● Problem requirements
Track down every line below that holds "data" and copy it.
— Start —
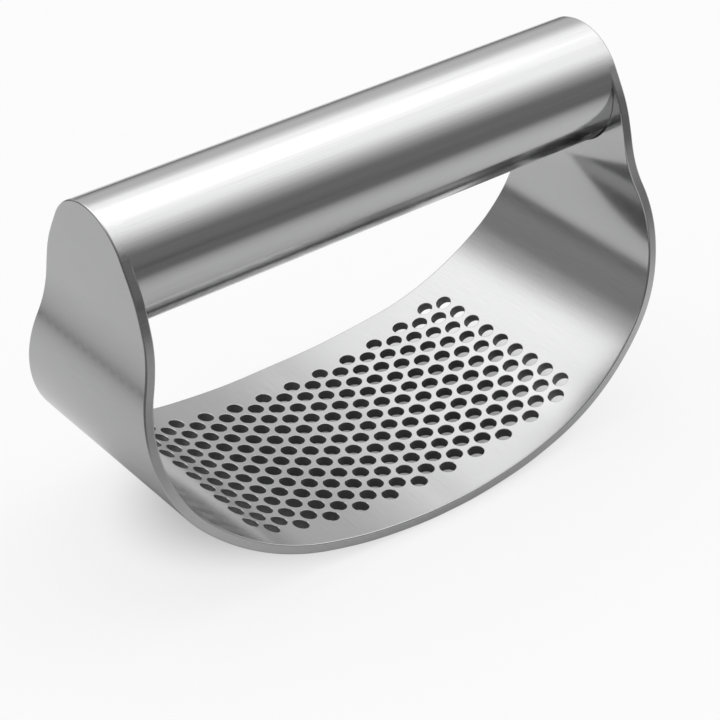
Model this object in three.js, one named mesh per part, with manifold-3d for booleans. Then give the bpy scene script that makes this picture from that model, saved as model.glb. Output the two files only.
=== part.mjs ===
// A rocking garlic press: one bent, perforated steel plate with a welded tubular handle.
// Millimetres. X runs along the handle, Z is up, and the origin is under the middle of the sole.
import * as THREE from 'three';
import { mergeGeometries, mergeVertices } from 'three/addons/utils/BufferGeometryUtils.js';
import Module from 'manifold-3d';

const wasm = await Module();
wasm.setup();

const DEGREE = Math.PI / 180;

// ---- Driving dimensions -------------------------------------------------------------------

const sheet = 2; // thickness of the plate
const tubeRadius = 12;
const tubeWall = 1.2;
const gap = 0.3; // between pieces that meet

// Half of the plate's side profile, along its outer face from the middle of the sole up to the
// tube's axis. A bend with a negative turn curves outward.
const bends = [
  { name: 'sole flat', length: 2, facets: 1 },
  { name: 'sole', radius: 116, turn: 12.7, facets: 3 },
  { name: 'shoulder', radius: 46.5, turn: 35, facets: 5 },
  { name: 'heel', radius: 27, turn: 42.3, facets: 6 },
  { name: 'belly', radius: 27, turn: 19.6, facets: 3 },
  { name: 'waist', radius: 28.4, turn: -19.6, facets: 3 },
  { name: 'cheek', length: 7.3, facets: 1 },
];

// The plate's edge in the flat, below its round head: how far below the tube's axis along the
// sheet, and how far from the middle line.
const headFlare = 32.7 * DEGREE; // where the round head runs out into the edge
const edgeKnots = [
  [-tubeRadius * Math.sin(headFlare), tubeRadius * Math.cos(headFlare)],
  [0, 13.6],
  [6, 15.4],
  [16, 17.35],
  [28, 20.2],
  [42, 23.4],
  [60, 26.2],
  [80, 28.4],
  [91, 29.07],
  [98, 29.36],
  [102.3, 29.4],
];
const edgeSteps = 30;
const headSteps = 8;

// Straight holes in staggered columns, round the bend of the sole.
const hole = { radius: 1.6, sides: 6, rowPitch: 4.55, columnPitch: 3.54, patternShift: -0.8 };
const columnsEachSide = 11;
const rowsInOddColumn = 9;

// The weld that joins each end of the tube to its cheek: a ring of filler, ground flush.
const weld = { width: 1.4, fillet: 0.25 };

// ---- The profile as a path ----------------------------------------------------------------

const steps = bends.map(({ length, radius, turn, facets }) => ({
  curvature: radius ? Math.sign(turn) / radius : 0,
  length: radius ? radius * Math.abs(turn) * DEGREE : length,
  facets,
}));
const reach = steps.reduce((sum, step) => sum + step.length, 0);

// The point at a signed distance along the outer face, with the sheet's direction there.
function profileAt(distance) {
  const side = Math.sign(distance) || 1;
  let left = Math.abs(distance);
  let [x, z, angle] = [0, 0, 0];
  for (const { curvature, length } of steps) {
    const run = Math.min(left, length);
    const end = angle + run * curvature;
    x += curvature ? (Math.sin(end) - Math.sin(angle)) / curvature : run * Math.cos(angle);
    z += curvature ? (Math.cos(angle) - Math.cos(end)) / curvature : run * Math.sin(angle);
    angle = end;
    left -= run;
  }
  return { x: side * x, z: z + left, angle: side * angle };
}

// The same point moved into the sheet by a depth.
function insideProfile(distance, depth) {
  const { x, z, angle } = profileAt(distance);
  return new THREE.Vector2(x - depth * Math.sin(angle), z + depth * Math.cos(angle));
}

// Where the facets of the bent sheet meet, on one half.
function stations() {
  const marks = [];
  let start = 0;
  for (const { length, facets } of steps) {
    for (let i = 1; i <= facets; i += 1) marks.push(start + (length * i) / facets);
    start += length;
  }
  marks.push(reach + tubeRadius);
  return marks;
}

const axle = profileAt(reach); // where the tube's axis meets the cheek's outer face
const cheekInner = axle.x - sheet;

// ---- Solids --------------------------------------------------------------------------------

function toSolid(geometry) {
  const bare = geometry.clone();
  bare.deleteAttribute('normal');
  bare.deleteAttribute('uv');
  const merged = mergeVertices(bare, 1e-5);
  const mesh = new wasm.Mesh({
    numProp: 3,
    vertProperties: new Float32Array(merged.attributes.position.array),
    triVerts: new Uint32Array(merged.index.array),
  });
  return new wasm.Manifold(mesh);
}

function toGeometry(solid) {
  const mesh = solid.getMesh();
  const geometry = new THREE.BufferGeometry();
  geometry.setAttribute('position', new THREE.BufferAttribute(mesh.vertProperties, 3));
  geometry.setIndex(new THREE.BufferAttribute(mesh.triVerts, 1));
  geometry.computeVertexNormals();
  return geometry;
}

// Extrudes an outline of [a, b] points so that a, b and the depth run along the given axes,
// centred on the origin along the depth.
function prism(outline, depth, axes) {
  const shape = new THREE.Shape(outline.map(([a, b]) => new THREE.Vector2(a, b)));
  const geometry = new THREE.ExtrudeGeometry(shape, { depth, bevelEnabled: false });
  geometry.translate(0, 0, -depth / 2);
  return geometry.applyMatrix4(new THREE.Matrix4().makeBasis(...axes));
}

const X = new THREE.Vector3(1, 0, 0);
const Y = new THREE.Vector3(0, 1, 0);
const Z = new THREE.Vector3(0, 0, 1);

const width = 2 * Math.max(...edgeKnots.map(([, half]) => half)) + 2;
const length = 2 * axle.x + 20;
const height = axle.z + tubeRadius + 1;

// ---- The plate ------------------------------------------------------------------------------

// The full-width band of sheet, bent to the profile.
function band() {
  const half = stations();
  const distances = [...half.map((s) => -s).reverse(), ...half];
  const outer = distances.map((s) => insideProfile(s, 0));
  const inner = distances.map((s) => insideProfile(s, sheet)).reverse();
  const outline = [...outer, ...inner].map(({ x, y }) => [x, y]);
  return toSolid(prism(outline, width, [X, Z, Y.clone().negate()]));
}

// One side edge of the plate as [distance from the middle of the sole, half width] points,
// from the head down to the middle.
function sideEdge() {
  const curve = new THREE.SplineCurve(edgeKnots.map(([s, half]) => new THREE.Vector2(s, half)));
  return curve.getPoints(edgeSteps).map((point) => [Math.max(reach - point.x, 0), point.y]);
}

// The round head, from its top down to where the side edge starts.
function headArc() {
  const sweep = Math.PI / 2 - headFlare;
  return Array.from({ length: headSteps }, (_, i) => {
    const angle = Math.PI / 2 - (sweep * i) / headSteps;
    return [tubeRadius * Math.cos(angle), axle.z + tubeRadius * Math.sin(angle)];
  });
}

function mirrored(points) {
  return points.map(([a, b]) => [-a, b]).reverse();
}

// One outline cut takes over from the other near the end of the shoulder bend, and the two
// share the stretch of edge around it.
const edge = sideEdge();
const shoulderEnd = steps.slice(0, 3).reduce((sum, step) => sum + step.length, 0);
const turn = edge.findIndex(([s]) => s <= shoulderEnd);
const cheekEdge = edge.slice(0, turn + 2);
const soleEdge = edge.slice(turn - 1).reverse();

// The outline seen along the handle, which shapes the head and the cheeks.
function cheekCutter() {
  const right = [
    ...headArc(),
    ...cheekEdge.map(([s, half]) => [half, profileAt(s).z]),
    [width / 2, profileAt(cheekEdge.at(-1)[0]).z],
    [width / 2, -1],
  ];
  return toSolid(prism([...mirrored(right), ...right.slice(1)].reverse(), length, [Y, Z, X]));
}

// The outline seen from above, which shapes the sole.
function soleCutter() {
  const right = [
    ...soleEdge.map(([s, half]) => [profileAt(s).x, half]),
    [profileAt(soleEdge.at(-1)[0]).x, width / 2],
    [length / 2, width / 2],
  ];
  const back = [...mirrored(right), ...right.slice(1)];
  const front = back.map(([x, y]) => [x, -y]).reverse();
  return toSolid(prism([...front, ...back], 2 * height, [X, Y, Z]));
}

// All the holes' cores, each square to the sheet where it stands. A core has few sides, and
// its corners stand out so that its area is the round hole's.
function holeCores() {
  const sector = (2 * Math.PI) / hole.sides;
  const corner = hole.radius * Math.sqrt(sector / Math.sin(sector));
  const cores = [];
  for (let column = -columnsEachSide; column <= columnsEachSide; column += 1) {
    const distance = column * hole.columnPitch + hole.patternShift;
    const { angle } = profileAt(distance);
    const centre = insideProfile(distance, sheet / 2);
    const rows = column % 2 ? rowsInOddColumn : rowsInOddColumn + 1;
    for (let row = 0; row < rows; row += 1) {
      const core = new THREE.CylinderGeometry(corner, corner, 2 * sheet, hole.sides);
      core.rotateX(Math.PI / 2).rotateY(-angle);
      cores.push(core.translate(centre.x, (row - (rows - 1) / 2) * hole.rowPitch, centre.y));
    }
  }
  return toSolid(mergeGeometries(cores));
}

function rockerPlate() {
  return toGeometry(band().intersect(cheekCutter()).intersect(soleCutter()).subtract(holeCores()));
}

// ---- The handle and its welds ---------------------------------------------------------------

// A ring about the tube's axis, from a closed outline of [distance along X, radius] points.
function ring(outline) {
  const points = [...outline, outline[0]].map(([x, r]) => new THREE.Vector2(r, x));
  const segments = 48;
  return new THREE.LatheGeometry(points, segments)
    .rotateZ(-Math.PI / 2)
    .translate(0, 0, axle.z);
}

const tubeEnd = cheekInner - weld.width - 2 * gap;
const bore = tubeRadius - tubeWall;

function handleTube() {
  return ring([[-tubeEnd, bore], [-tubeEnd, tubeRadius], [tubeEnd, tubeRadius], [tubeEnd, bore]]);
}

// The filler swells into a small fillet where the cheek stands out past the tube.
function weldRing(side) {
  const start = side * (tubeEnd + gap);
  const toe = side * (cheekInner - gap - weld.fillet);
  const end = side * (cheekInner - gap);
  const swell = tubeRadius + weld.fillet;
  const outline = [[start, bore], [start, tubeRadius], [toe, tubeRadius], [end, swell], [end, bore]];
  const blank = toSolid(ring(side > 0 ? outline : outline.reverse()));
  return toGeometry(blank.intersect(cheekCutter()));
}

// ---- Assembly --------------------------------------------------------------------------------

const satinSteel = { color: 0xb4b5b6, roughness: 0.32, metalness: 1 };
const tubeSteel = { color: 0xbcbdbe, roughness: 0.26, metalness: 1 };
const weldSteel = { color: 0xa8a9aa, roughness: 0.4, metalness: 1 };

function piece(name, geometry, finish) {
  const mesh = new THREE.Mesh(geometry, new THREE.MeshStandardMaterial(finish));
  mesh.name = name;
  return mesh;
}

const garlicPress = new THREE.Group();
garlicPress.add(
  piece('rocker_plate', rockerPlate(), satinSteel),
  piece('handle_tube', handleTube(), tubeSteel),
  piece('weld_left', weldRing(-1), weldSteel),
  piece('weld_right', weldRing(1), weldSteel),
);

export default garlicPress;
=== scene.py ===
"""The looks of a rocking garlic press: a bent, perforated steel plate with a welded tube handle."""
import math

import bpy
import numpy as np
from mathutils import Matrix, Vector
from mathutils.geometry import delaunay_2d_cdt


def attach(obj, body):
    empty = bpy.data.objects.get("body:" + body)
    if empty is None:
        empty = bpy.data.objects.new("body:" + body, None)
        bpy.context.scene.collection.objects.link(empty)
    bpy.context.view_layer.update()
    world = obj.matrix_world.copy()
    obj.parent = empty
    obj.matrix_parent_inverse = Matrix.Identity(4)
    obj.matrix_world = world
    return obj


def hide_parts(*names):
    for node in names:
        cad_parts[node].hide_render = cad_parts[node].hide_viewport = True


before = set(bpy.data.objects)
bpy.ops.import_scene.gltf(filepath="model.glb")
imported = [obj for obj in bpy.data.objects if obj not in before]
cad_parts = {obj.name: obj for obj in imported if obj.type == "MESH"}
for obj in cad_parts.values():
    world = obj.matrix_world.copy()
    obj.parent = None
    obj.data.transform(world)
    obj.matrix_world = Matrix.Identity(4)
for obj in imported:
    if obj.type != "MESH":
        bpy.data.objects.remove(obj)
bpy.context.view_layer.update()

MM = 0.001

# ---- The design, in millimetres, as the CAD part has it ---------------------------------------

SHEET = 2.0
TUBE_RADIUS = 12.0
TUBE_WALL = 1.2
# Half of the plate's side profile, from the middle of the sole up to the tube's axis:
# (length, 0) for a straight and (radius, turn in degrees) for a bend.
BENDS = ((2.0, 0), (116.0, 12.7), (46.5, 35.0), (27.0, 42.3), (27.0, 19.6), (28.4, -19.6), (7.3, 0))
# The side edge in the flat: (distance below the tube's axis, half width).
HEAD_FLARE = math.radians(32.7)
EDGE_KNOTS = (
    (-TUBE_RADIUS * math.sin(HEAD_FLARE), TUBE_RADIUS * math.cos(HEAD_FLARE)),
    (0, 13.6), (6, 15.4), (16, 17.35), (28, 20.2), (42, 23.4), (60, 26.2), (80, 28.4),
    (91, 29.07), (98, 29.36), (102.3, 29.4),
)
# The holes, in staggered columns that run across the sheet.
HOLE_RADIUS = 1.6
ROW_PITCH = 4.55
COLUMN_PITCH = 3.54
PATTERN_SHIFT = -0.8
COLUMNS_EACH_SIDE = 11
ROWS_IN_ODD_COLUMN = 9
# The weld fills the CAD's gap to the tube as well.
WELD_WIDTH = 1.7
WELD_FILLET = 0.25
# How far below the round head, in tube radii, the fillet has grown to its full size.
FILLET_RUN_IN = 0.55

# ---- How fine the visible meshes are, in millimetres ------------------------------------------

EDGE_ROUND = 0.32
RIM_ROUND = 0.14
OUTLINE_STEP = 0.8
# The fill's points: their spacing, how far out they start, and how far they stay from an edge.
FILL_STEP = 1.5
FILL_HALF_WIDTH = 30.0
FILL_CLEARANCE = 0.6 * FILL_STEP
HOLE_SIDES = 24
TURN_SIDES = 192
TUBE_BANDS = 40

# The tilts of the points on a wall's rounded corner, from the outer face to the wall.
CORNER_TILTS = (-math.pi / 4, 0.0)
# Where the points of the weld's fillet are, as shares of its size.
FILLET_SHARES = (0.25, 0.5, 0.75, 0.9, 1.0)

# ---- The view ---------------------------------------------------------------------------------

# The direction from the press to the camera, its roll, the point it looks at, and its lens.
AZIMUTH = math.radians(-36.57)
ELEVATION = math.radians(33.62)
ROLL = math.radians(-1.5)
AIM = Vector((-4.3, -7.4, 24.2)) * MM
DISTANCE = 444.4 * MM
LENS = 118.85
SENSOR = 36.0


# ---- The bent sheet as a map from the flat ----------------------------------------------------

def bend_runs():
    """(length, curvature) of each stretch of half the profile."""
    runs = []
    for size, turn in BENDS:
        arc = size * abs(math.radians(turn))
        runs.append((arc, math.copysign(1 / size, turn)) if turn else (size, 0.0))
    return runs


RUNS = bend_runs()
REACH = sum(length for length, _ in RUNS)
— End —
● Response
    empty = bpy.data.objects.get("body:" + body)
        empty = bpy.data.objects.new("body:" + body, None)
before = set(bpy.data.objects)
imported = [obj for obj in bpy.data.objects if obj not in before]
    obj.data.transform(world)
        bpy.data.objects.remove(obj)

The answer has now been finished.